Enough Is Enough, Chicago — It’s Trubisky Time

There was a moment during John Fox’s post game press conference following the Chicago Bears most recent beating — a 29-7 manhandling by the Tampa Bay Buccaneers — where he seemed caught between blind devotion and pure delusion.

After Mike Glennon’s three first-half turnovers, Fox managed to place blame on everyone but the player who deserved it most: Mike Glennon.

“No, I don’t think in any way you can pin that on the quarterback,” Fox said. “Everybody had their hand in that.”

You mean that red zone interception, that pick six, and that fumble — where the ball was firmly in Glennon’s hands — was in no way the quarterback’s fault?




Fox has lost it. He lost the game. He lost his sanity. And, if he continues at this rate, he’ll lose his team.

When Fox was asked about whether rookie quarterback Mitchell Trubisky would get his first start in next Sunday’s contest against the Pittsburgh Steelers, he immediately dismissed the notion with a simple, “No.”

Careful, Foxy.

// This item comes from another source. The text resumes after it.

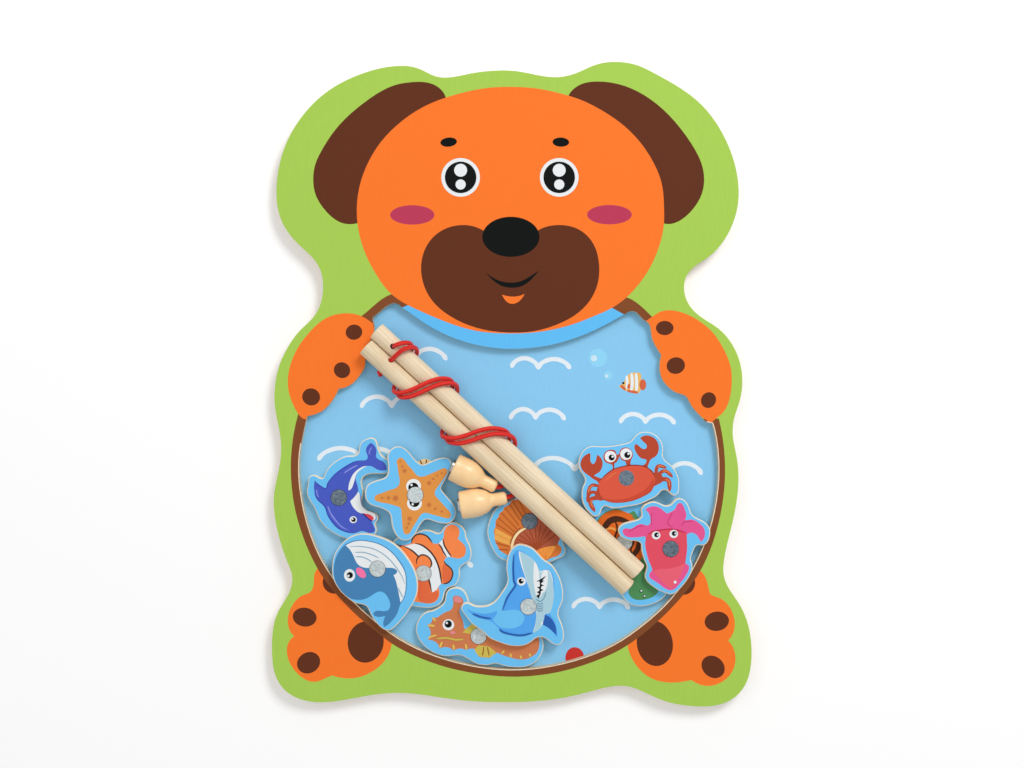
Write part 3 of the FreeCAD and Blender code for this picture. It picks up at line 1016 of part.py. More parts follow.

Your job is on the line here.

Speaking as one of the poor, unfortunate, tortured, and sunburnt fans in attendance for one of the Bears’ worst performances in recent history, there were cries for the Bears to “Play the kid” and “Put Mitch Trubisky in, damn it!” well before halftime. And after Glennon’s atrocious first half performance, us idiots actually believed that might happen.

Surprise, surprise, it didn’t.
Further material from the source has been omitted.